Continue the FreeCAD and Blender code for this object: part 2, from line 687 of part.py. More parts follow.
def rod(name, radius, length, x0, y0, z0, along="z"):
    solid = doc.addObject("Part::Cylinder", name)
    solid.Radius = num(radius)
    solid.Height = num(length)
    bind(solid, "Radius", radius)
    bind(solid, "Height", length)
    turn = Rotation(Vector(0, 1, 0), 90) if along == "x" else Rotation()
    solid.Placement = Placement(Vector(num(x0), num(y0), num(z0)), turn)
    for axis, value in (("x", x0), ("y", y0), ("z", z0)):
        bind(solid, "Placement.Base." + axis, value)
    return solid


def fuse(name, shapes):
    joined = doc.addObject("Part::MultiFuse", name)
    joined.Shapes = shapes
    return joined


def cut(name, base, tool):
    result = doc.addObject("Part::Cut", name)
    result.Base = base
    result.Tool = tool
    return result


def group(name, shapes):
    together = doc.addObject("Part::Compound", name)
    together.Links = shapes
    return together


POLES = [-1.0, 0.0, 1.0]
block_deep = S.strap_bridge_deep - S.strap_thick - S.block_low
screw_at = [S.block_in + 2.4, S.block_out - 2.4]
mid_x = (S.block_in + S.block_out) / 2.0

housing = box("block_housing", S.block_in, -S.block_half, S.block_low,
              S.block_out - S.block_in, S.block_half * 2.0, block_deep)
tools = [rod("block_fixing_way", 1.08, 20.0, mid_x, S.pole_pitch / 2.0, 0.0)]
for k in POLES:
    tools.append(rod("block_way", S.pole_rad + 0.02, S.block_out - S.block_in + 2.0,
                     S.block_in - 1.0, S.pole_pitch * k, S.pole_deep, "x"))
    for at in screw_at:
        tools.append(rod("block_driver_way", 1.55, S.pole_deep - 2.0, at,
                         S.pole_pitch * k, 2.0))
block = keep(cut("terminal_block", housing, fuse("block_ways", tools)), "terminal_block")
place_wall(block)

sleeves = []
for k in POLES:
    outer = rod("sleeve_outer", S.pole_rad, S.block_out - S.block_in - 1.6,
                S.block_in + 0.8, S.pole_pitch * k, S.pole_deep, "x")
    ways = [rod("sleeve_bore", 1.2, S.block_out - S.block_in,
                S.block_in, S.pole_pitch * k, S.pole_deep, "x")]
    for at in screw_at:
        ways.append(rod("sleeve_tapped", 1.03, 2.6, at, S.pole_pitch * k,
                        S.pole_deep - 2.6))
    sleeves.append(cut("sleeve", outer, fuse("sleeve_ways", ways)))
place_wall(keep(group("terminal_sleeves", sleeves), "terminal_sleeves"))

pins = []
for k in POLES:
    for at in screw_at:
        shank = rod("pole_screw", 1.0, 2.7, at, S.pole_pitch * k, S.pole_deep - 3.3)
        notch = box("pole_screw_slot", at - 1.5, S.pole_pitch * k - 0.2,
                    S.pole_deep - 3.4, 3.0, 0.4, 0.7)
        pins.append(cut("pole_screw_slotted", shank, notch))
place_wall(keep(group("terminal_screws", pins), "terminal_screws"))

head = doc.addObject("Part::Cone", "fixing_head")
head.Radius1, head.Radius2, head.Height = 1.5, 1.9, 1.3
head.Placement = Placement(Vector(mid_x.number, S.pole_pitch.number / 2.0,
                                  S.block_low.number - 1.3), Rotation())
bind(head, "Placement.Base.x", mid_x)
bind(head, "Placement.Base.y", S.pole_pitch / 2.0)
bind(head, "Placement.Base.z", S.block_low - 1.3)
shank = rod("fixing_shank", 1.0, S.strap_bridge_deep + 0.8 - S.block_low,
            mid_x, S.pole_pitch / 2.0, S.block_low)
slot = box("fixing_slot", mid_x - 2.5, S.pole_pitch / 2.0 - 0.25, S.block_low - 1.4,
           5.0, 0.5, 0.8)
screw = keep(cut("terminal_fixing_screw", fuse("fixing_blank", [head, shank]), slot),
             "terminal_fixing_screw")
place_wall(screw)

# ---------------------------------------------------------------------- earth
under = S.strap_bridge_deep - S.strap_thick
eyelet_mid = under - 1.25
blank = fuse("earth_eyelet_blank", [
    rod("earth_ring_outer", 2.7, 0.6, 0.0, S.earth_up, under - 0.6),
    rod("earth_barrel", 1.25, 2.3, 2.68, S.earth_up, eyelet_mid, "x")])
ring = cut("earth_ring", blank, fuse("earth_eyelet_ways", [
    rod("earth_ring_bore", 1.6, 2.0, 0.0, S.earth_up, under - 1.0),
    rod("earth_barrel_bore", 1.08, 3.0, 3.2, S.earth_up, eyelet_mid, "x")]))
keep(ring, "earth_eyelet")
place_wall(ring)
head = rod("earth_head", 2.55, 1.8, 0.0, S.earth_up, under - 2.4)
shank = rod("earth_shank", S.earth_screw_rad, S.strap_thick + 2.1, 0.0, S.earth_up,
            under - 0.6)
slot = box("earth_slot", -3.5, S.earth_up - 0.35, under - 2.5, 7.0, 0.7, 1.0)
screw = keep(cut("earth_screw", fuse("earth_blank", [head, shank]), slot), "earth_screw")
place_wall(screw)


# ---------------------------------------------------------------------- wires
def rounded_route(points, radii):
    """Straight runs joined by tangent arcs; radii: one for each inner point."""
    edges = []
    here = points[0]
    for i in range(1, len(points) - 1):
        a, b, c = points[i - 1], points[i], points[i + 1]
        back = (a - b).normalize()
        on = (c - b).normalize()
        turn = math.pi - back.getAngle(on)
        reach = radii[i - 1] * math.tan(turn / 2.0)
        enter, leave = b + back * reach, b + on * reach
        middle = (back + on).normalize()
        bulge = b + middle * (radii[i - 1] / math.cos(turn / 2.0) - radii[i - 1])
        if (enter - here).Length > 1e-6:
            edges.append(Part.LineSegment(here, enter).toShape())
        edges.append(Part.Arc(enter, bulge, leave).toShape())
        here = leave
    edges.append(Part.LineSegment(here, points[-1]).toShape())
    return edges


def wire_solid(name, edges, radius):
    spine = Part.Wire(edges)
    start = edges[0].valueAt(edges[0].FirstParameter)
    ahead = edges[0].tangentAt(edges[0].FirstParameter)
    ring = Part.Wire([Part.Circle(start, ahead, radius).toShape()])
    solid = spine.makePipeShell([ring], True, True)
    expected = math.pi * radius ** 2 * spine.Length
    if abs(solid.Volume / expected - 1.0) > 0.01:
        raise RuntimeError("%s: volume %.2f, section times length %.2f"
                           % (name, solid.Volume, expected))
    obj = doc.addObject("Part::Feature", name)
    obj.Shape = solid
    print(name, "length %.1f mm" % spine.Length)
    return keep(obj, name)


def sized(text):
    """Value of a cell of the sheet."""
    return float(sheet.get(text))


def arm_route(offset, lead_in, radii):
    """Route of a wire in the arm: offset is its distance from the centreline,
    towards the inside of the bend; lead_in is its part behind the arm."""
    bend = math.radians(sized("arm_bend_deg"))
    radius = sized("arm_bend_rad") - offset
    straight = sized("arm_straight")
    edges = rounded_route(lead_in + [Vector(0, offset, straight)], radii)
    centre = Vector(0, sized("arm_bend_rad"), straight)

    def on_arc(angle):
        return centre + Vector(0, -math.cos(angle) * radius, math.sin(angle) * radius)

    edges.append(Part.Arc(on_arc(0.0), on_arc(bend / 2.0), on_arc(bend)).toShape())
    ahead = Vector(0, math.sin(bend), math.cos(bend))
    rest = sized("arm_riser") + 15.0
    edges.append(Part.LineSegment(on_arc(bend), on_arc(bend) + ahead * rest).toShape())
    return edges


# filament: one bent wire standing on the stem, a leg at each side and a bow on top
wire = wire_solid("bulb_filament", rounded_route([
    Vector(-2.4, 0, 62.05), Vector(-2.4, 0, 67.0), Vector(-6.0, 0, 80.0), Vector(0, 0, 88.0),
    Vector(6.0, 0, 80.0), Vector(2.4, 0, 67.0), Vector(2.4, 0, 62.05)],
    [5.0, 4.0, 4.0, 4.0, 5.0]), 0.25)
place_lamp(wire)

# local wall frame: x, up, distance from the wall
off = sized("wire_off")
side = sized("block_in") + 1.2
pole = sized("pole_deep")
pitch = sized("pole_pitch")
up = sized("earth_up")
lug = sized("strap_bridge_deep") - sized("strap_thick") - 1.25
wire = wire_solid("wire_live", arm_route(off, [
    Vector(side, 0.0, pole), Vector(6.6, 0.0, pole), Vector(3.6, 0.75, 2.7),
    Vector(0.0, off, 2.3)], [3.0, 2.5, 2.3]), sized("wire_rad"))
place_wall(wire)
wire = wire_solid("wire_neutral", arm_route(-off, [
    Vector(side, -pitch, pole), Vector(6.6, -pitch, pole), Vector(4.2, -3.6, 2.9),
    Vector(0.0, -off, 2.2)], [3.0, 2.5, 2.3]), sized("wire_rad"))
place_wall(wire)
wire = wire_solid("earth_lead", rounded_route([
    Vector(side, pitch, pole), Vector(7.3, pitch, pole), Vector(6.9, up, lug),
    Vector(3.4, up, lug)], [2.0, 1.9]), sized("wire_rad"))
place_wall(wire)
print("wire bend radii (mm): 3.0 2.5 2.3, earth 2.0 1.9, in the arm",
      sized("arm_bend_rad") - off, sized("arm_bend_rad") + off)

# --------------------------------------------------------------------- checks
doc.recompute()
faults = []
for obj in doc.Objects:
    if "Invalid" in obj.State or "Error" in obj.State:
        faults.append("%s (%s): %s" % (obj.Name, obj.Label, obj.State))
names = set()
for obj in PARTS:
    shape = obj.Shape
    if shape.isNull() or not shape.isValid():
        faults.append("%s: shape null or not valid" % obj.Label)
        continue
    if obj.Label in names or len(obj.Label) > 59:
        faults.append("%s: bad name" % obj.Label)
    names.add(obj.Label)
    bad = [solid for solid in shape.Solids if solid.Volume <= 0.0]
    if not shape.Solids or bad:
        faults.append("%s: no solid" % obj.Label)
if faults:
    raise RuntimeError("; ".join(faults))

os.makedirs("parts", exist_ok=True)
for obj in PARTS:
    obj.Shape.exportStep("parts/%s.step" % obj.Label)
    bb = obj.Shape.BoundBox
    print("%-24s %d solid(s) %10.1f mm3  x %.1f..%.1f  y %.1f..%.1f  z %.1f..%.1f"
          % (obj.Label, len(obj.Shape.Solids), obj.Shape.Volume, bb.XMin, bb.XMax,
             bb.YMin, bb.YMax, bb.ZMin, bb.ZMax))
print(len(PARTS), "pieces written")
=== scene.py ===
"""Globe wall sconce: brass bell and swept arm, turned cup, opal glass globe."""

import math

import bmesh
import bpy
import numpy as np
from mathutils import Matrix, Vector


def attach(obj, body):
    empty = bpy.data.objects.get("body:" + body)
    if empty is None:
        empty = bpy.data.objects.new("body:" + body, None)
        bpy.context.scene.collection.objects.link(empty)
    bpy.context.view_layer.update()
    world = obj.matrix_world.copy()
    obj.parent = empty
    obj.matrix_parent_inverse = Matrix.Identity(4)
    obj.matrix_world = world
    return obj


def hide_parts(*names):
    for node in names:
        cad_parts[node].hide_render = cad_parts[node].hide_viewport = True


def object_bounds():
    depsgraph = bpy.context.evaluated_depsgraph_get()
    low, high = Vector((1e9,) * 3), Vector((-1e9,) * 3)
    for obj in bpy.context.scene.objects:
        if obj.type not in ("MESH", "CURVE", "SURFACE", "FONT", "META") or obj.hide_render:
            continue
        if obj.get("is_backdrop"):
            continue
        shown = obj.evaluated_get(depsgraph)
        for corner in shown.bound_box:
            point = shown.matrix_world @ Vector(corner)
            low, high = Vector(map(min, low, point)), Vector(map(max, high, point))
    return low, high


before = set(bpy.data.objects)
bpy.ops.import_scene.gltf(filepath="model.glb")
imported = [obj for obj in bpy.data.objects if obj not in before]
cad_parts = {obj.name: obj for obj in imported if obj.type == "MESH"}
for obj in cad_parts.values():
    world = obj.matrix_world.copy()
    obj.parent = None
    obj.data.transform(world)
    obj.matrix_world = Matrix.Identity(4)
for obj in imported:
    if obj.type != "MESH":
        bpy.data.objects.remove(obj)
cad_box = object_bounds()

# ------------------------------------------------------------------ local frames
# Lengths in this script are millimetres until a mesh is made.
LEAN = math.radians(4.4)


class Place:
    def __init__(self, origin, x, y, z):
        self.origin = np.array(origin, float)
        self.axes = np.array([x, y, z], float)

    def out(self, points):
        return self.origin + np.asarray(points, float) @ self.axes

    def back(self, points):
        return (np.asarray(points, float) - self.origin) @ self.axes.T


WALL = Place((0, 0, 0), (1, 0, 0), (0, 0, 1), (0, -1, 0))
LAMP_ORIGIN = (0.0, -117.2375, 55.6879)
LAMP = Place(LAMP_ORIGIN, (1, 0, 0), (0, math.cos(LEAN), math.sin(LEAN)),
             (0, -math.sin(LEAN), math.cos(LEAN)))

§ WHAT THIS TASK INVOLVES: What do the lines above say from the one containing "if not shape.Solids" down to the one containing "obj.matrix_world = world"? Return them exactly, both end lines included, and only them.

§ EXERCISE RESULT:
    if not shape.Solids or bad:
        faults.append("%s: no solid" % obj.Label)
if faults:
    raise RuntimeError("; ".join(faults))

os.makedirs("parts", exist_ok=True)
for obj in PARTS:
    obj.Shape.exportStep("parts/%s.step" % obj.Label)
    bb = obj.Shape.BoundBox
    print("%-24s %d solid(s) %10.1f mm3  x %.1f..%.1f  y %.1f..%.1f  z %.1f..%.1f"
          % (obj.Label, len(obj.Shape.Solids), obj.Shape.Volume, bb.XMin, bb.XMax,
             bb.YMin, bb.YMax, bb.ZMin, bb.ZMax))
print(len(PARTS), "pieces written")
=== scene.py ===
"""Globe wall sconce: brass bell and swept arm, turned cup, opal glass globe."""

import math

import bmesh
import bpy
import numpy as np
from mathutils import Matrix, Vector


def attach(obj, body):
    empty = bpy.data.objects.get("body:" + body)
    if empty is None:
        empty = bpy.data.objects.new("body:" + body, None)
        bpy.context.scene.collection.objects.link(empty)
    bpy.context.view_layer.update()
    world = obj.matrix_world.copy()
    obj.parent = empty
    obj.matrix_parent_inverse = Matrix.Identity(4)
    obj.matrix_world = world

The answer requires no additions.